[WHAT IS ASKED] Only one portion of the data is to be written out: from the line bearing "Continue the three.js" through the line bearing "self.socket = socket". Write it exactly as it appears.

[DATA IN THIS EXERCISE]

--- begin ---

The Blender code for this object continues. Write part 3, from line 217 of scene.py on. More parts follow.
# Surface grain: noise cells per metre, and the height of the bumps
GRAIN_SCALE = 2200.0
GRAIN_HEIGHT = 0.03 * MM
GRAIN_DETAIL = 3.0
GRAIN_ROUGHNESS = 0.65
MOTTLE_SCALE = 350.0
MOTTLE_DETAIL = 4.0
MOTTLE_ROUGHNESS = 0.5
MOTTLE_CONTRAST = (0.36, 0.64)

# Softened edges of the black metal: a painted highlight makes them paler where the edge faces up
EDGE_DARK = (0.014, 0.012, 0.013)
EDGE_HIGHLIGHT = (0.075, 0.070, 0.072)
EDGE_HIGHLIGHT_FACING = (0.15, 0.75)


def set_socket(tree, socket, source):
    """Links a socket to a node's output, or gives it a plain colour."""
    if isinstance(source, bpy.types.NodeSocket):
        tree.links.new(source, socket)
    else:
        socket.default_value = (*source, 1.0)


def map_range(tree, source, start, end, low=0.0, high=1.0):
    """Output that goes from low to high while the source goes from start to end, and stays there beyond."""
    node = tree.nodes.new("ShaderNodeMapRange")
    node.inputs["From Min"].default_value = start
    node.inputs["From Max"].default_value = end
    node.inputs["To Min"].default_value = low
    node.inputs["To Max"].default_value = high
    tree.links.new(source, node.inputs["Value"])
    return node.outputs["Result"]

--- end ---
--- begin ---

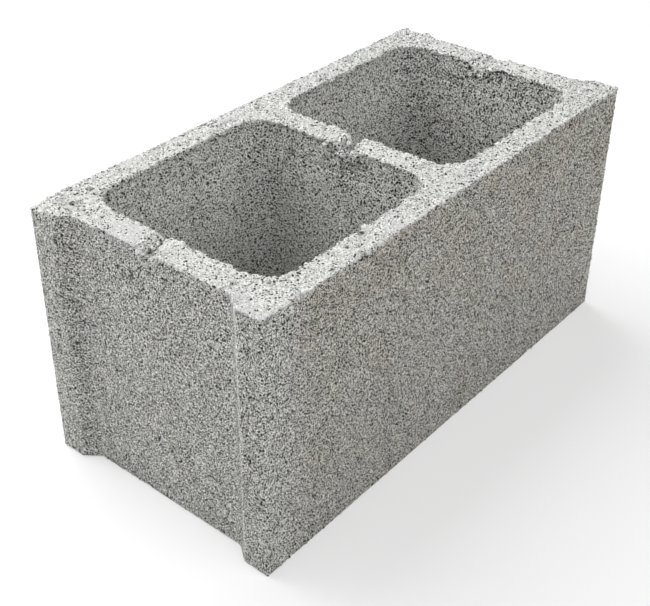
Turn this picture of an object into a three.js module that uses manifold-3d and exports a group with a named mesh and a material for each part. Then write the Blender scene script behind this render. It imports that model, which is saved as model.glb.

--- end ---
--- begin ---

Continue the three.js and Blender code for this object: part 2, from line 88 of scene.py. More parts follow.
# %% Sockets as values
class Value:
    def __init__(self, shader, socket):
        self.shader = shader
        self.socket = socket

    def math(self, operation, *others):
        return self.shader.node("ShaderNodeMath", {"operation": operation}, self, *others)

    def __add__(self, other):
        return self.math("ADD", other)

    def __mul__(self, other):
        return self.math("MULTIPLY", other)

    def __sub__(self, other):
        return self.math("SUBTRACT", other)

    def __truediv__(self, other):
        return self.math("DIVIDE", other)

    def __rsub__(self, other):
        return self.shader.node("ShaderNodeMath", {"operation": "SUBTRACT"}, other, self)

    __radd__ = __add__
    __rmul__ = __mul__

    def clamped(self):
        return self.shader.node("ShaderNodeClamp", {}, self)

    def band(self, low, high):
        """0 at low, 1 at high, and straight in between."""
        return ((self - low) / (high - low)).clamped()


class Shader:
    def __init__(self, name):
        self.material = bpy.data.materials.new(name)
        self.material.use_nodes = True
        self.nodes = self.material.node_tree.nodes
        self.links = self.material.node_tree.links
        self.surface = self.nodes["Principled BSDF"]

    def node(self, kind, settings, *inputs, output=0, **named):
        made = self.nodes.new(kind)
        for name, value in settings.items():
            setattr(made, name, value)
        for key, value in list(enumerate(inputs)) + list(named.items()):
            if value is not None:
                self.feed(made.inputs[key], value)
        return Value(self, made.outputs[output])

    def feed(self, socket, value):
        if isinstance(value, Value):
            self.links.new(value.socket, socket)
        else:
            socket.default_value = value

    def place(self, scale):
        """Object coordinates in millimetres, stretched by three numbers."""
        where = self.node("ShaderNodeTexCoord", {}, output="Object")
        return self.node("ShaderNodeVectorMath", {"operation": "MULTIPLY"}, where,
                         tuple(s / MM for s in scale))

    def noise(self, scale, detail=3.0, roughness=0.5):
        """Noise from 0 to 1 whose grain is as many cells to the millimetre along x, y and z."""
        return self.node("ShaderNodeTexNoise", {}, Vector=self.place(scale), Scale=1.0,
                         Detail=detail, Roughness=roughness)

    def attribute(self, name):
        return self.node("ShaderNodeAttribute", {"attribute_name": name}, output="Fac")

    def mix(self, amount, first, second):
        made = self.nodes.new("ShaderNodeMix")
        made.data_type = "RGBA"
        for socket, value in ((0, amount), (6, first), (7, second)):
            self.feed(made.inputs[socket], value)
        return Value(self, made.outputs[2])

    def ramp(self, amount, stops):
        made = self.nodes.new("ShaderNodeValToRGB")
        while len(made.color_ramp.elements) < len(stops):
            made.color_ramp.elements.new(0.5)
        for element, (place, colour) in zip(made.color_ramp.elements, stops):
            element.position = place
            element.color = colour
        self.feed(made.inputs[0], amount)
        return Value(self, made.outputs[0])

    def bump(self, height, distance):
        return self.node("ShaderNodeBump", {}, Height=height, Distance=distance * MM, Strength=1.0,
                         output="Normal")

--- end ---

[SOLUTION TO THIS TASK]
Continue the three.js and Blender code for this object: part 2, from line 88 of scene.py. More parts follow.
# %% Sockets as values
class Value:
    def __init__(self, shader, socket):
        self.shader = shader
        self.socket = socket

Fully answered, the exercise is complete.